Au-delà, peut-être que le dialogue social gagnerait à évoluer car étant trop institutionnalisé, les instances l’emportant souvent sur l’action syndicale au quotidien.

Enfin, le travail de proximité doit donner envie aux agents d’adhérer afin que soient portés leurs attentes, leurs besoins. Il ne faut pas s’enfermer dans une espèce de syndicalisme coupé du monde du travail qui évolue.

AEF info : Neuf organisations syndicales, n’est-ce pas trop ?

Mylène Jacquot : Traiter des instances comme cela est fait dans le cadre du chantier 1 aurait supposé d’aborder leur composition, ce qui n’a pas été fait. C’est le gros raté de ce chantier. Plus largement, il y a un problème d’émiettement du paysage syndical en général alors même que certaines organisations ont des orientations proches.

C’est un sujet posé en France depuis des décennies et qui ne se résout pas. Dans d’autres pays, le paysage syndical est plus restreint et les organisations syndicales n’en ont pas moins de poids, au contraire. D’autre part, nous ne désespérons pas d’amener le gouvernement à conduire une réflexion sur un renforcement de la négociation qui passerait par un bilan des accords de Bercy.
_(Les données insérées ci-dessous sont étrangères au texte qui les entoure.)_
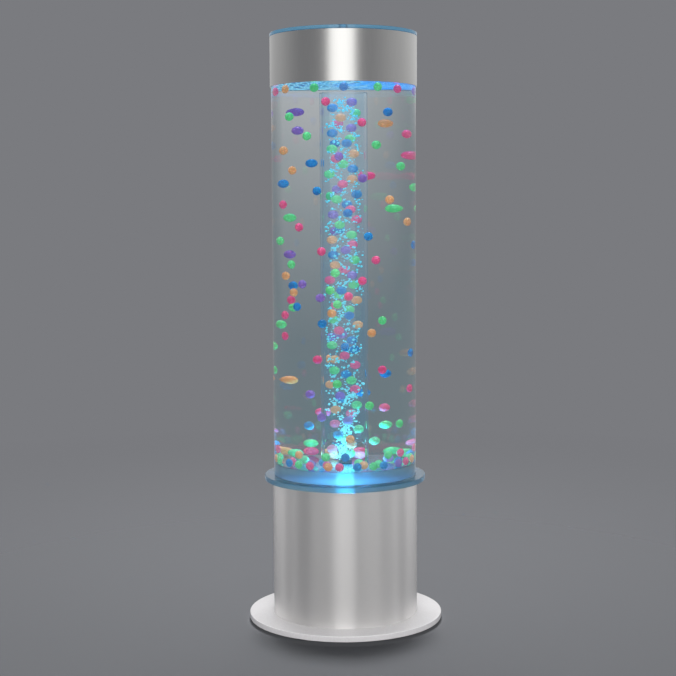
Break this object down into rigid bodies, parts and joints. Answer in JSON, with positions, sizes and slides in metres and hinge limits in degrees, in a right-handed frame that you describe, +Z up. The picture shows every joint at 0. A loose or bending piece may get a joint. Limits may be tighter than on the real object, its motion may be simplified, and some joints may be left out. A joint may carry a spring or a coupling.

AEF info : Comment concilier maintien du front syndical et campagne électorale à trois mois des élections ?

Mylène Jacquot : Cela est possible dès lors qu’il y a du respect de ce qu’est notre rôle aux uns et aux autres auprès des agents et que l’on continue à placer leur intérêt avant celui de nos organisations. C’est ce qui a permis de déboucher par exemple sur le courrier commun du mois de juillet adressé à Olivier Dussopt sur l’égalité professionnelle. Au-delà de nos divergences, nous avons été capables de rappeler au gouvernement les sujets que nous souhaitions voir abordés dans cette négociation.

(1) En décembre 2014, premier scrutin à avoir lieu simultanément dans les trois versants de la fonction publique, la CGT avait recueilli 23,08 % des voix, la CFDT 19,27 %, Force ouvrière 18,59 %, l’Unsa 10,38 %, la FSU 7,91 %, Solidaires 6,85 %, la CFTC 3,33 %, la CGC 2,93 % et la FA-FP, 2,91 %.